Der Kanzler entzieht sich der Nachfrage
Die SPÖ-Gewerkschafter verhalten sich unauffällig. Man weiß ja nicht, wohin der Partei-Tanker steuert. Wenn man bei Doskozil nachfragt, kommt wenig Konkretes. Über Kritik wie jene des langjährigen EU-Spitzenparlamentariers Hannes Swoboda müsse man intern beraten. Der Schwenk sei kein Schwenk, man müsse aber die Realität zur Kenntnis und die Sorgen der Menschen ernst nehmen. Doskozil spricht überall, der Kanzler hauptsächlich mit den Boulevardmedien. Die Kronenzeitung hat es ihm mit einer fast hymnischen Danksagung für den Asyl-Schwenk vergolten.

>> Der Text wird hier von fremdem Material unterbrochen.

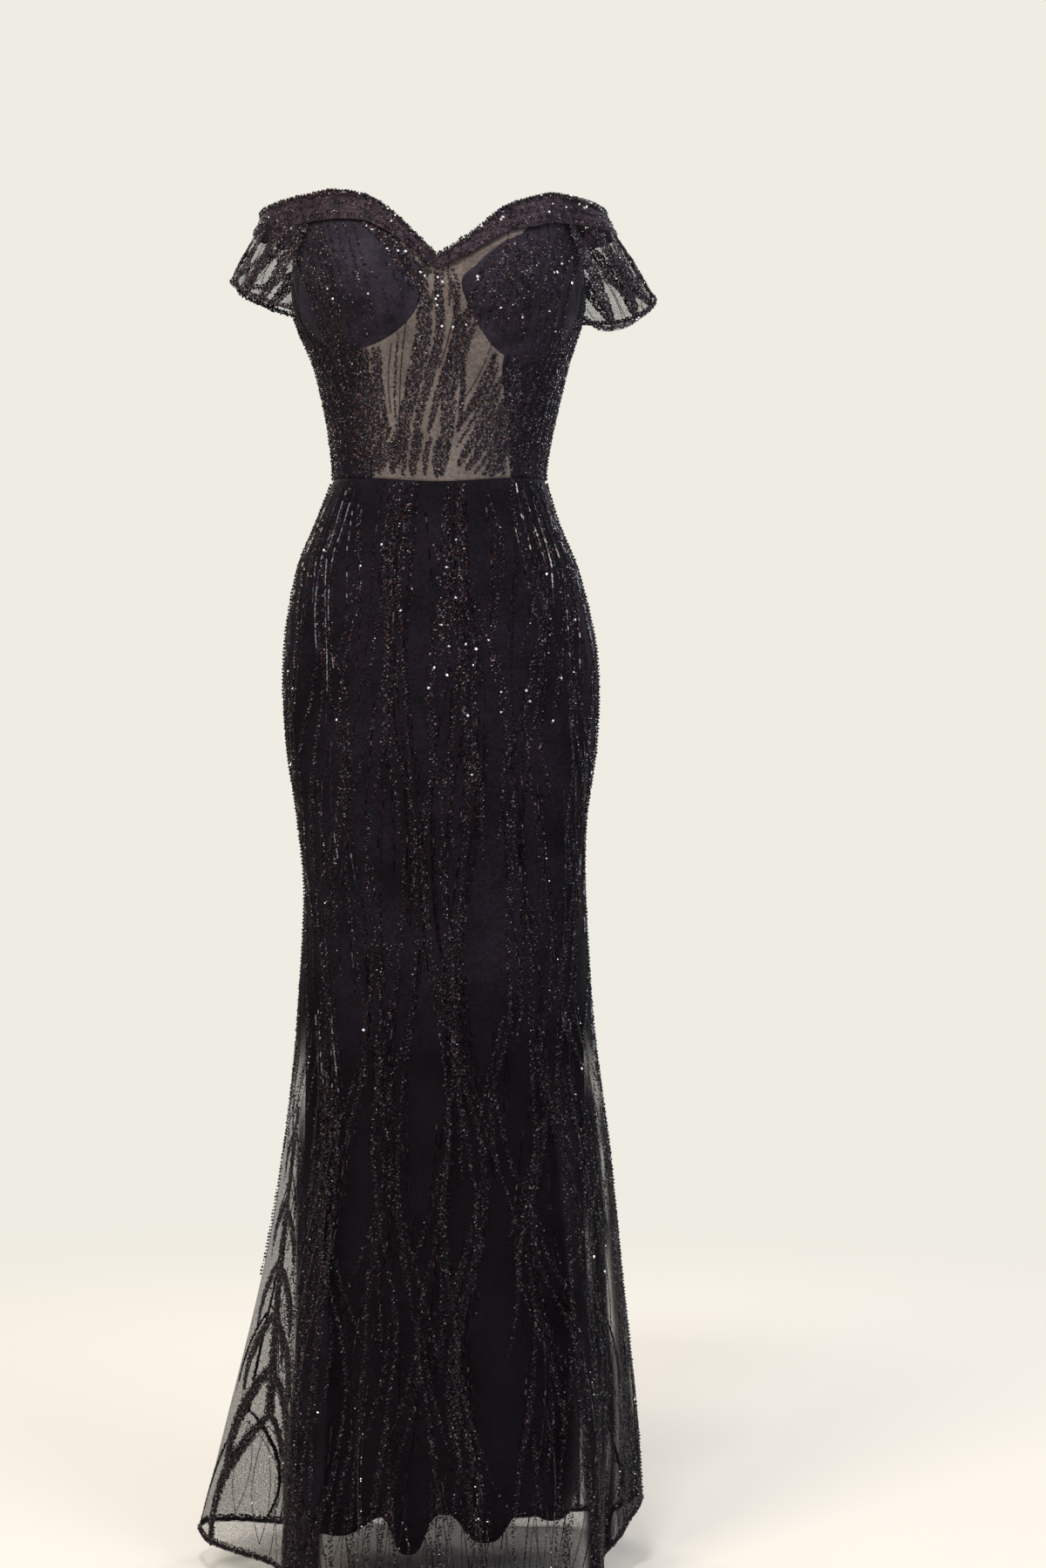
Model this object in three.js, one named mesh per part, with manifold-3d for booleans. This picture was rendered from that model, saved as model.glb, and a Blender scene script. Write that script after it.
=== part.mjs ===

Über Beschlusslage zur FPÖ nachdenken
Von Ö1 gefragt, ob er als Niessl-Vertrauter der Wegbereiter von Rot-Blau auch auf Bundesebene sei, sagt Hans Peter Doskozil: Das sei überhaupt kein Thema, es gebe einen Parteitagsbeschluss, an den hielten sich alle. Norbert Darabos sieht das im Standard-Interview viel differenzierter: Am Parteitag – das ist jetzt wahrscheinlich gefährlich, was ich sage – spiegelt sich in den Abstimmungsergebnissen nicht immer das reale Bild der Partei und auch der Bevölkerung wider. Und das müsse man auch thematisieren, regt der Realdemokrat Darabos nicht mehr und nicht weniger an als ein Überdenken der Beschlusslage in Sachen FPÖ.
Neue Realität auch in der Koalitionsfrage?
Das ist nur konsequent. Wer so explizit Politik nach Art der Freiheitlichen macht, der kann auch eine Regierungszusammenarbeit mit der FPÖ nicht mehr glaubwürdig ausschließen. Die ÖVP tut das bekanntlich nicht. Die SPÖ, die gerade den Eindruck erweckt, als wolle sie die ÖVP rechts überholen, hält auf Bundesebene immer noch am Nein zur FPÖ fest – obwohl es längst überall bröckelt und im Burgenland rot-blaue Tatsachen geschaffen wurden. Andererseits hat die SPÖ gerade vorgeführt, wie schnell sie sich zur Realität hinwenden kann. Warum nicht auch in der Koalitionsfrage.